Handelingsgericht werken

Handelingsgericht werken is de hoeksteen van het buitengewoon onderwijs. In die zin vond ik het erg belangrijk om in de opzet van het praktijkonderzoek de uitgangspunten van het handelingsgericht hieraan te koppelen. Dat is mijns inziens heel goed gelukt.

  • Het is doelgericht. Ik ga de doelen visualiseren om de leerling zo beter inzicht te geven in wat ze leren en of ze dit dan al goed kunnen of (nog) niet. Door deze visualisaties zal de leerkracht ook meer zicht hebben op de impact van de les om zo concrete en juiste analyses te kunnen maken.

  • Het gaat om wisselwerking en afstemming. Door de invoering van het doelenrapport zal de context wijzigen en in die zin dus ook de leerkracht en de leerling. Het ene beïnvloedt het andere.

  • De onderwijsbehoeften staan centraal. Ik zal gedifferentieerd rapporteren waardoor er meer op maat gewerkt wordt. Daarnaast zal ik ook handvaten aanreiken om juiste feedback, feedforward en feedup te geven zodat we als leerkracht meer oplossingsgericht zullen denken in plaats van probleemgericht.

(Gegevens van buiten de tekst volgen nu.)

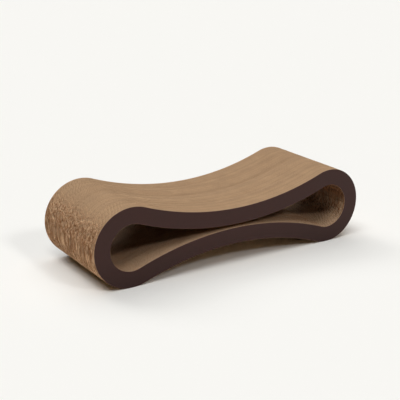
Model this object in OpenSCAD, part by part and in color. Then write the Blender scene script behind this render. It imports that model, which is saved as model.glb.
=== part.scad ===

  • Leerkrachten maken het verschil, ouders doen er evenzeer toe. De ouderbetrokkenheid in Opleidingsvorm 4 is meestal hoger dan die in Opleidingsvorm 3. In die zin is het heel belangrijk dat ouders goed geïnformeerd worden over het doelenrapport en de achterliggende meerwaarde ervan. Het is belangrijk dat de leerkrachten en de ouders op één lijn zitten omdat adolescenten anders de ruimte vinden om gedragsproblemen te vertonen. Toch heb ik ook de ouders van Opleidingsvorm 3 bevraagd over het doelenrapport dat zij ontvingen om zo in de uitwerking van mijn doelenrapport rekening te kunnen houden met hun mening.

  • De betrokkenen werken constructief samen. Door met de doelenrapporten en de juiste rapportcommentaren te werken, is het leerproces zowel voor de ouders als voor de leerlingen duidelijker. Hierdoor kunnen de verschillende stakeholders beter samenwerken, waardoor mogelijke oplossingen vlotter gevonden kunnen worden.

  • De werkwijze is systematisch en transparant. Zowel leerlingen, ouder(s) als leerkrachten hebben via het doelenrapport een goed overzicht (wat gaat goed en wat gaat niet goed), inzicht (analyse van de situatie) en uitzicht (zoeken naar de aanpak die werkt). Een puntenrapport geeft die inzichten veel minder tot zelfs niet. Enkel een goede rapportcommentaar kan een tipje van de sluier oplichten, maar het zal geen compleet beeld leveren. Goede communicatie in de implementatie van het pilootproject zal wel belangrijk zijn. Ouders en leerlingen zijn immers gericht op punten. (Castelijns, 2011). Het feit dat deze wegvallen, kan maken dat voor (sommige) ouders de werkwijze net niet meer transparant is.

De nauwe samenwerkingen met de ouder(s) en leerlingen in combinatie met het hoger inzicht in de groeicurve van de leerling, geeft de leerkracht (en de leerling) beter inzicht in wat er nodig is om de doelen effectief te kunnen behalen. Het duidelijke, concrete en transparante karakter van het doelenrapport zorgt ervoor dat er snel een nieuwe beginsituatie opgezet kan worden, indien blijkt dat een leerling een doel moeilijk kan behalen. Het cyclische proces van het handelingsgericht werken wordt op die manier ook geborgd.